March 29, 2024

Me being a bad mother -By Rohini Sen

A blog from a mum on her journey with her daughter ‘ Me being a bad mother’- by Rohini Sen

” I am not a good mother, I think I have said this many times and at many places. And yet most of the times I try hard, sometimes just enough to be seen in good light. By whom? Well strangers, family, just about anyone I think. And then there are days when I think that its all an act.

The real me is only when its just the two of us. No not even the father. When its only me and her. That’s the real mother in me.

And I must confess the mother in me is not always patient, lovely and perfect. She snaps often on some days and hugs often on many. She shouts (yes, she does) and looses her cool on many and apologizes to her tiny kid on many. She gossips on many days and talks virtuously on many.

She hates everything on many days and loves life on many days. And all through she knows that the little girl that she is raising is imbibing all that she does, the little girl will most definitely follow in her footsteps.And nothing scares the mother in me than that particular thought.

I am not perfect, I am not the TV mom who can whip up magical healthy dishes for her kids. I am not even like so many other beautiful moms I know, moms who are patient beyond a point, who have their parenting basics in place and who most definitely will raise strong confident children.

I on the other hand am still a work in progress 🙂 The girl in me in still growing and I think its a journey for both of us, my little one and me -together

I am just a mom trying to sail through life. All that I understand is that some basics I will not compromise. I try and teach her to be a good human being, honest person and confident girl.I may be mean but I want her to love more, trust more and believe in the goodness of the world more.

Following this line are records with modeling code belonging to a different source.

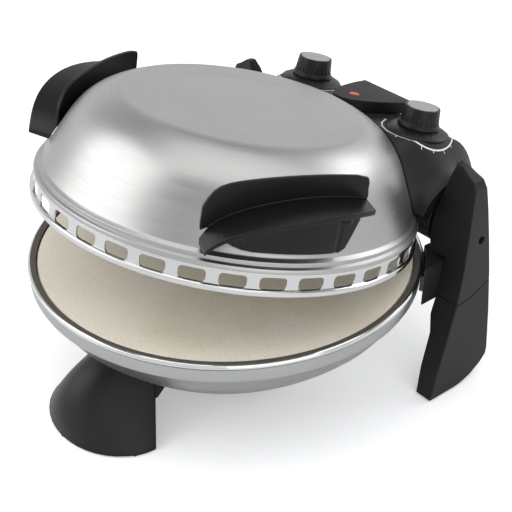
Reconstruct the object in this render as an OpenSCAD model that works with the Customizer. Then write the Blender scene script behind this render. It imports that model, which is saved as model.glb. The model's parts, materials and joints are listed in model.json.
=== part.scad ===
// Electric pizza maker: a spun steel bowl with a baking stone, a hinged dome lid with
// a row of window slots, two side handles, a control housing with two dials, a front
// foot and two rear legs. Millimetres. X runs across the front, +Y to the back, +Z up.
// The modules are drawn about the bowl's axis with the lid closed and level.

/* [Stone and bowl] */
// Radius of the baking stone
stone_r = 155; // [150:0.5:158]
// Thickness of the baking stone
stone_t = 13; // [10:0.5:14]
// Height of the stone's top above the table
stone_top = 115.4; // [112:0.2:118]
// Width from the stone's edge to the bowl's outer edge
edge_w = 6.5; // [6:0.1:9]
// Height of the bowl's top edge
bowl_top = 112.5; // [111:0.1:113]
// Height of the straight collar at the bowl's top
bowl_collar = 9; // [6:0.5:12]
// How far the bowl's shoulder lies inside its outer edge
shoulder_in = 14.5; // [13:0.5:16]
// How far the bowl's shoulder lies below its top edge
shoulder_drop = 30.5; // [28:0.5:34]
// Depth of the bowl's curve below its shoulder, to where it would close
bowl_depth = 85; // [82:0.5:90]
// Height of the bowl's flat bottom
bowl_floor = 18; // [14:0.5:24]
// Sheet thickness of the bowl
bowl_wall = 1.2; // [0.8:0.1:2]
// How far the rolled rim stands out past the bowl
rim_over = 1; // [0.5:0.1:2.5]
// Height of the rolled rim above the bowl's top edge
rim_h = 4.8; // [4:0.1:5.5]
// Gap between the stone and the rim ring
stone_gap = 0.5; // [0.3:0.1:1]
// Width of the ledge under the stone
ledge_w = 6; // [5:0.5:8]
// Sheet thickness of the rim ring and of its ledge
rim_wall = 1.5; // [1:0.1:1.8]

/* [Lid] */
// How far the lid's lip lies inside the bowl's outer edge
lip_in = 4.8; // [3.5:0.1:6]
// Height of the lip's lower edge with the lid closed and level
lip_z = 125.3; // [124.5:0.1:127]
// How far the slotted band lies inside the lip
lip_step = 2.2; // [1.8:0.1:3]
// Height of the slotted band, from the lip's lower edge to the bead
band_h = 17; // [16:0.5:18]
// Height of the stepped bead above the band
bead_h = 10; // [8:0.5:10]
// Width of the stepped bead
bead_w = 6.3; // [5:0.1:7]
// Height of the dome's top above the lip's lower edge
dome_h = 87.9; // [84:0.1:90]
// Radius of the flat plateau on the dome
plateau_r = 100; // [96:0.5:103]
// How far the dome's wall leans inward over its height
dome_lean = 28; // [24:0.5:32]
// Sheet thickness of the lid
lid_wall = 1.5; // [1:0.1:2]
// Number of window slots round the band
slot_n = 34; // [24:1:36]
// Width of one slot
slot_w = 19.5; // [12:0.5:21]
// Height of one slot
slot_h = 9.4; // [6:0.2:10]
// Height of the slots' middle above the lip's lower edge
slot_z = 9.6; // [9:0.1:10]
// Angle at which the lid stands open at rest
lid_rest = 12; // [10:0.5:14]

/* [Hinge] */
// How far the hinge axis lies inside the bowl's outer edge
hinge_in = 21.5; // [20.5:0.5:22.5]
// Height of the hinge axis
hinge_z = 141; // [140:0.5:142]
// Radius of the hinge pins
pin_r = 4; // [3:0.1:5]
// Radial clearance of the pins in their bushes
pin_gap = 0.05; // [0.02:0.01:0.1]
// Outer radius of the bushes
bush_r = 6.5; // [6:0.1:8]
// Length of the bushes
bush_l = 12; // [8:0.5:14]
// Radius of the housing's ears round the hinge
ear_r = 19; // [16:0.5:20]
// How far the conical hinge face of a leg starts inside the leg's outer face
cone_in = 50.5; // [49:0.1:51]
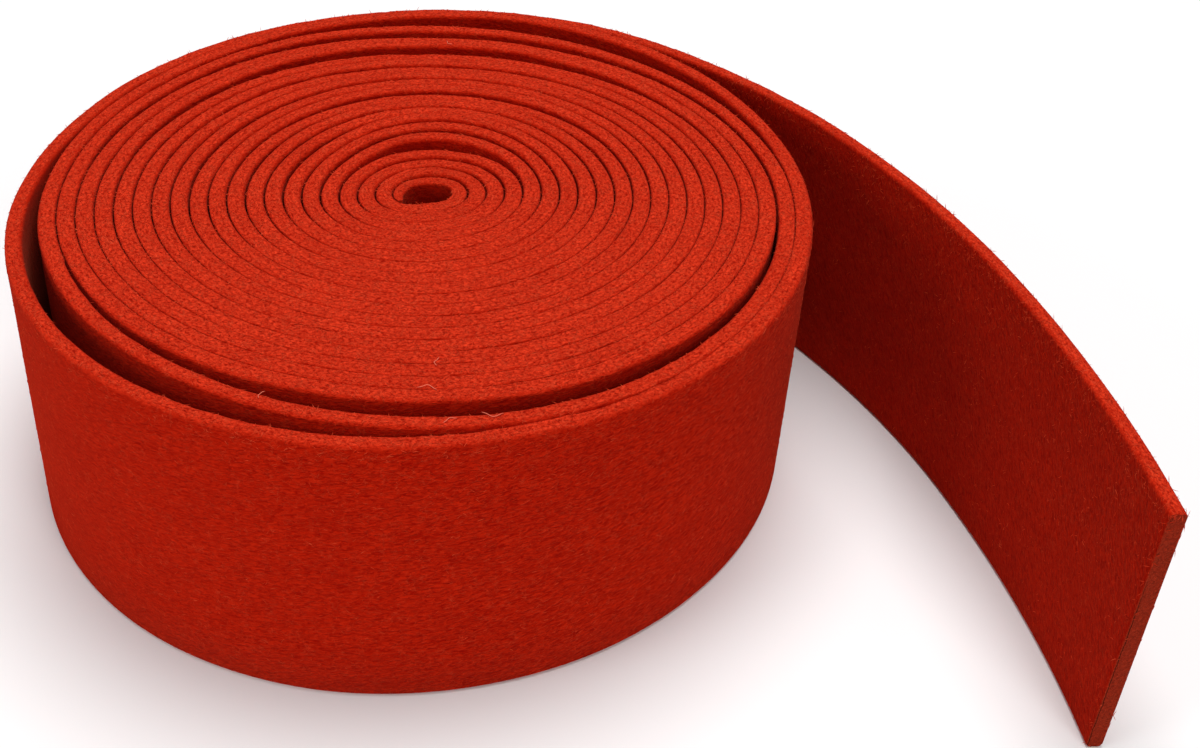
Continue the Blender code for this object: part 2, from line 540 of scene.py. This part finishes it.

I want her to take risks, take chances, dream more.I want to be that wind beneath her wings.

And most importantly I will love her for who she is. All my wishes for her do not matter, what matters is what she wants and who she really is.

I hope to tell her someday that life is not simple, that she will fail, feel hurt, feel lost and defeated but I want her to know that no matter what happens, I will stay by her always. I will try to judge less and love her more, always.I hope someday she gets to know me, the real nutty, cynical, crazy me and we love each other for who we really are.

Whether this is enough to sail through this mystery called life, I have no idea. I have so many wonderful mom friends, relatives. These are people who I admire for their parenting principles. I have so many friends whose parents I admire (from knowing them to hearing about them).

All these wonderful people inspire me to be a decent parent (I can never even be like some of them , they are just so evolved). Hope to keep learning from them, till then bad mom rests her case.”

We thank Rohini for writing this and sharing this with Mums and stories.

2 thoughts on “Me being a bad mother -By Rohini Sen

  1. All of this. Every. Single. Word.

    Especially-
    >The real me is only when its just the two of us. No not even the father.
    >I try hard, sometimes just enough to be seen in good light. By whom? Well strangers, family, just about anyone I think
    >I am not perfect…still a work in progress…its a journey for both of us, my little one and me -together
    >some basics I will not compromise…good human…honest…confident…love more…trust more…believe in the goodness of the world more.

    Thank you, Rohini, for being that voice of us imperfect moms trying so hard not to be a bad mom after all.